Prayer for the Morning
Holy Father, who watches over your children by night and by day; blessed Jesus, my food and my strength; sweet Holy Spirit, the light and guide of my soul; I thank you for this new day and pray that you will watch over me. May my thoughts, my words and actions reflect the Spirit that dwells within me. And may every minute of my life celebrate the gift of grace, earned by the blood of Christ, in whose name I pray.
Confession of Sins, with a Prayer for Contrition and Pardon.
Most merciful God, whose eyes are too pure to behold iniquity, and who has promised forgiveness to all those who confess and forsake their sins; I come before you in a humble sense of my own unworthiness, confessing my many transgressions of your righteous laws. [* Here make a short pause, to remember and confess the sins and failings of the week.] But, O gracious Father, who desires not the death of a sinner, look upon me, I beseech you, in mercy, and forgive me for all my transgressions. Make me deeply sensible of the great evil of them; and work in me a hearty repentance; that I may obtain forgiveness at your hands, who is ever ready to receive humble and penitent sinners; for the sake of your Son Jesus Christ, my only Saviour and Redeemer.
To Lay Our Suffering at Jesus' Feet
Lord Jesus, you call me to live every aspect of my life in your presence, and so I come before you as I am. With the myrrh that the wise men carried I bring, too, the pain and sorrow and suffering that I have experienced. I lay them before you because they are all part of who I am. I ask that good may come from whatever negative things happen to me, knowing that nothing can ever separate me from your love.
Glory to God whose power, working in us, can do infinitely more than we can ask or imagine: Glory to God from generation to generation in the church and in the world, and in Christ Jesus for ever and ever.
Think of the day ahead in terms of God with you, and visualize health, strength, guidance, purity, calm confidence, and victory as the gifts of His presence.
Psalm 18:1-3 (ESV)
I will love You, O Lord, my strength.
The Lord is my rock and my fortress and my deliverer;
My God, my strength, in whom I will trust;
My shield and the horn of my salvation, my stronghold.
I will call upon the Lord, who is worthy to be praised;
So shall I be saved from my enemies.
2 Corinthians 5:14-21 (ESV)
Why Do We Love Christ?
The love of Christ urges us on, because we are convinced that one has died for all; therefore all have died. And he died for all, so that those who live might live no longer for themselves, but for him who died and was raised for them.
From now on, therefore, we regard no one from a human point of view; even though we once knew Christ from a human point of view, we know him no longer in that way. So if anyone is in Christ, there is a new creation: everything old has passed away; see, everything has become new!
Notes on the Scripture
"We are convinced that one has died for all." We not only believe, we are convinced — we have made up our mind and taken this fact as an absolute truth — that one person died for everyone else. So, when Christ died, everyone died.

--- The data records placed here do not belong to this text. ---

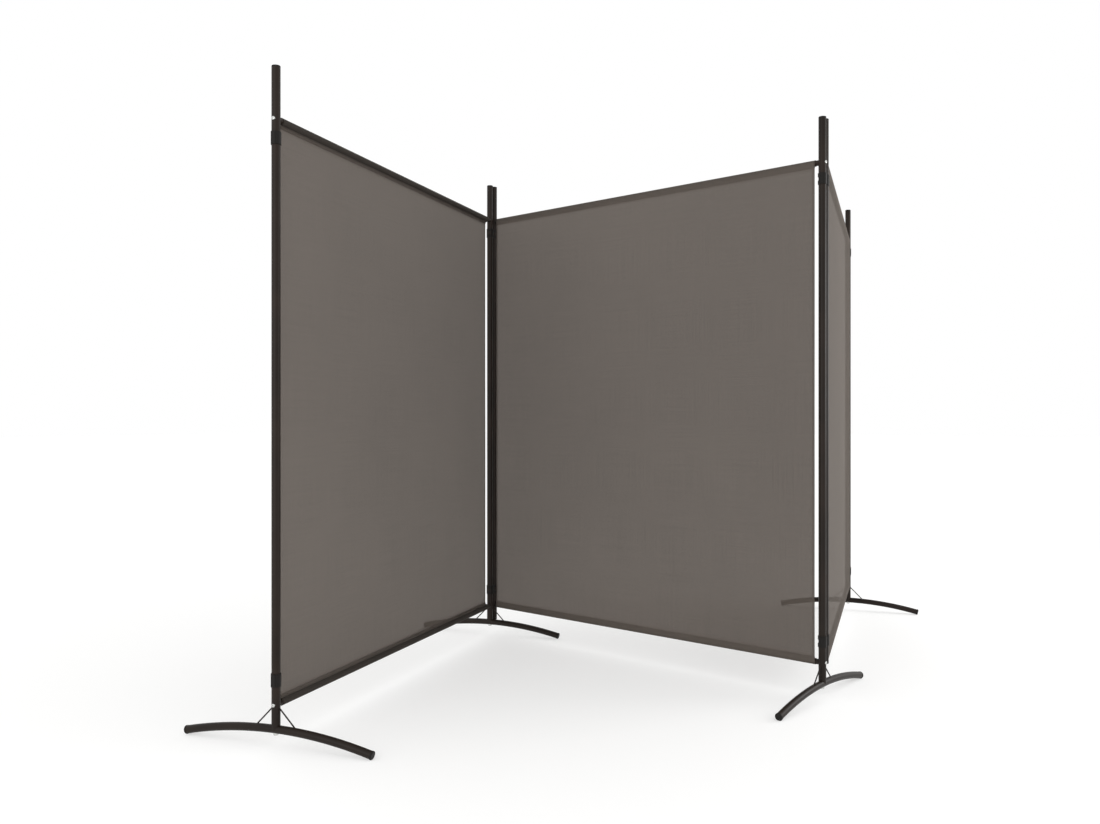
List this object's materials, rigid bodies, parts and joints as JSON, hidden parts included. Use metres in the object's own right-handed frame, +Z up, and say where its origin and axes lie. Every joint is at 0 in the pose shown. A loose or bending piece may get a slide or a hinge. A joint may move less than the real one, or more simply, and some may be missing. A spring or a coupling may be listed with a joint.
{
  "type": "fabric room divider",
  "caption": "Free-standing folding room divider: fabric panels on round steel posts, hinged side by side on arched tube feet.",
  "frame": {"origin": "on the floor, at the middle of the divider's footprint box", "axes": "+X along the middle panel towards its footed post, +Y square to it, away from the viewer, +Z up"},
  "size_m": [1.6924, 2.9142, 1.8],
  "materials": {
    "brown_steel": "satin powder coat",
    "zinc_steel": "bright zinc plate",
    "black_plastic": "matt moulded",
    "taupe_fabric": "plain woven polyester"
  },
  "bodies": {
    "left_panel": {"post_1_lower": "brown_steel", "post_1_upper": "brown_steel", "post_2_left_lower": "brown_steel", "post_2_left_upper": "brown_steel", "left_post_ferrules": "zinc_steel", "left_post_caps": "black_plastic", "left_bottom_bar": "brown_steel", "left_top_bar": "brown_steel", "left_bar_ferrules": "zinc_steel", "left_bar_inserts": "zinc_steel", "left_bar_screws": "zinc_steel", "left_fabric": "taupe_fabric", "foot_1_tube": "brown_steel", "foot_1_braces": "brown_steel", "foot_1_plugs": "black_plastic", "foot_2_tube": "brown_steel", "foot_2_braces": "brown_steel", "foot_2_plugs": "black_plastic", "left_foot_nuts": "zinc_steel", "left_foot_bolts": "zinc_steel", "pole_1_clips": "black_plastic", "pole_2_clips": "black_plastic", "pole_2_rivets": "zinc_steel"},
    "middle_panel": {"post_2_right_lower": "brown_steel", "post_2_right_upper": "brown_steel", "post_3_left_lower": "brown_steel", "post_3_left_upper": "brown_steel", "middle_post_ferrules": "zinc_steel", "middle_post_caps": "black_plastic", "middle_bottom_bar": "brown_steel", "middle_top_bar": "brown_steel", "middle_bar_ferrules": "zinc_steel", "middle_bar_inserts": "zinc_steel", "middle_bar_screws": "zinc_steel", "middle_fabric": "taupe_fabric", "foot_3_tube": "brown_steel", "foot_3_braces": "brown_steel", "foot_3_plugs": "black_plastic", "middle_foot_nuts": "zinc_steel", "middle_foot_bolts": "zinc_steel", "pole_3_clips": "black_plastic", "pole_3_rivets": "zinc_steel"},
    "right_panel": {"post_3_right_lower": "brown_steel", "post_3_right_upper": "brown_steel", "post_4_lower": "brown_steel", "post_4_upper": "brown_steel", "right_post_ferrules": "zinc_steel", "right_post_caps": "black_plastic", "right_bottom_bar": "brown_steel", "right_top_bar": "brown_steel", "right_bar_ferrules": "zinc_steel", "right_bar_inserts": "zinc_steel", "right_bar_screws": "zinc_steel", "right_fabric": "taupe_fabric", "foot_4_tube": "brown_steel", "foot_4_braces": "brown_steel", "foot_4_plugs": "black_plastic", "right_foot_nuts": "zinc_steel", "right_foot_bolts": "zinc_steel", "pole_4_clips": "black_plastic"}
  },
  "joints": [
    {"name": "left_fold", "type": "hinge", "parent": "middle_panel", "child": "left_panel", "pos_m": [-0.57072, 0, 0.9], "axis": [0, 0, -1], "range_deg": [-20, 110]},
    {"name": "right_fold", "type": "hinge", "parent": "middle_panel", "child": "right_panel", "pos_m": [0.82778, 0.02814, 0.9], "axis": [0, 0, -1], "range_deg": [-20, 110]}
  ]
}
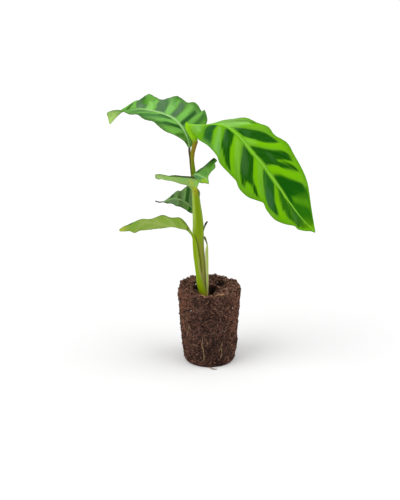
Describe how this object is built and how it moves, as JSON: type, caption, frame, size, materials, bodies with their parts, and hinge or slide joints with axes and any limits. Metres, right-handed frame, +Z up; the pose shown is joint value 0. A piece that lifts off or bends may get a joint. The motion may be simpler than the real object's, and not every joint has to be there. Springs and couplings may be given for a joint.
{
  "type": "zebra calathea",
  "caption": "Young zebra calathea with striped, wavy-edged leaves on a clump of sheathing stalks, rooted in a tapered round coir plug.",
  "frame": {"origin": "centre of the root plug's flat bottom", "axes": "+Z up; -Y faces the viewer, with the big striped leaf hanging towards +X"},
  "size_m": [0.1531, 0.0607, 0.2044],
  "materials": {
    "coir": "matte",
    "stalk": "satin",
    "dry_stalk": "matte",
    "brown_stalk": "satin",
    "purple_stalk": "satin",
    "striped_leaf": "satin",
    "dusky_leaf": "satin",
    "pale_leaf": "satin"
  },
  "bodies": {
    "root": {"root_plug": "coir", "main_stem": "stalk", "lower_sheath": "stalk", "dry_sheath": "dry_stalk", "right_petiole": "brown_stalk", "left_petiole": "purple_stalk", "middle_petiole": "stalk", "back_petiole": "stalk", "right_leaf": "striped_leaf", "left_leaf": "dusky_leaf", "middle_left_leaf": "pale_leaf", "middle_right_leaf": "dusky_leaf", "back_leaf": "dusky_leaf", "lower_leaf": "pale_leaf"}
  },
  "joints": []
}
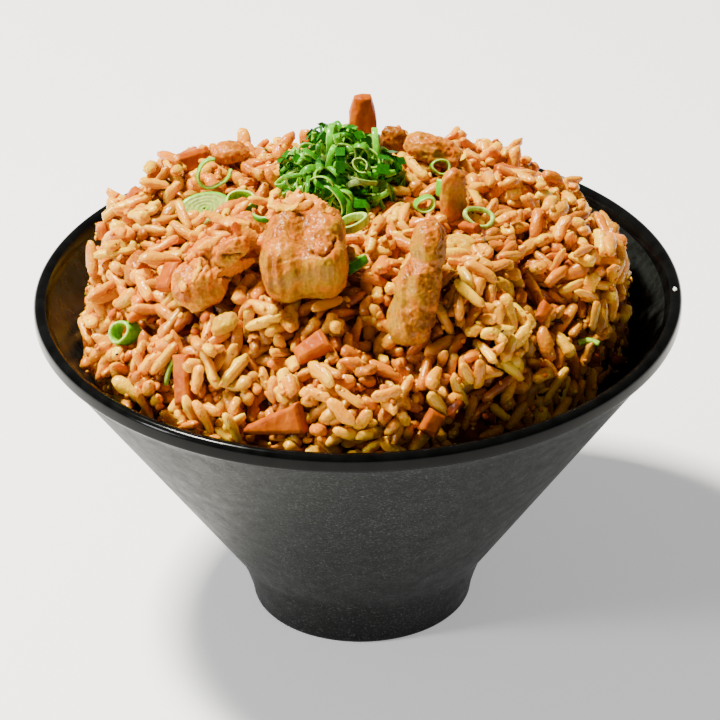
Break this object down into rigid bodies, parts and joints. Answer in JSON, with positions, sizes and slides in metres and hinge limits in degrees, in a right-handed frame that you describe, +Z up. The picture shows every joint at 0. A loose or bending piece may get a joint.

But the "for all" has a second shade of meaning. Christ did not die because he wanted to. We know that it was horrifically painful and He suffered just like any man. So, why did He do something that He knew was going to be a horrible experience? He died for everyone else, meaning, to bring some benefit to us. It was pure, unadulterated love. It was the most terrible death imaginable, endured only because it was motivated by the greatest love possible.
And the best part is: we know that Christ did not stay dead. He defeated death because God resurrected him, because Christ was God personified. Death was not the end for Him; it was a transformation. And this is the very heart of Christianity, for we can die while our bodies are still alive and enjoy the benefit of a resurrection, a rebirth, a life in the spirit where we are not longer the slaves of sin.
he sin does not disappear, because we cannot be free of sinful urges as long as we wear our bodies. Our faith will waver, our eye will stray to our neighbor's spouse or car, and judgment and anger towards others will still creep into our hearts. But we now have the means to free ourselves of the consequences. In our heart and in our spirit, we do not live to satisfy our appetites or our sinful urges; our goal has shifted, our primary aim in life has changed. We may sin, but we do not love our sin. We love Christ, and we live for Him.
Once we really believe this completely in our hearts, "The love of Christ urges us on." Christ died because he loved us, and once we fully understand and believe this, we love him for it. Such strong love is a powerful force. This love propels us, upholds us; it puts wind in our sails and we walk with new conviction and purpose.
Put another way, Paul tells us that we no longer regard other people from a "human point of view". That is, although we are born with selfishness programmed into us, like an animal, when we die and are reborn in Christ, we become a new and different creation. Our primary outlook on life is transformed. We live by a completely new set of principles and rules, no longer slaves to the law of the jungle.
We have found a new, eternal, and beautiful life, a life of love and obedience to truth. We see other people in a completely different way: not from a human point of view, as objects to be subdued, enslaved, manipulated and controlled, but as fellow souls who share our wonderful gift of God's love.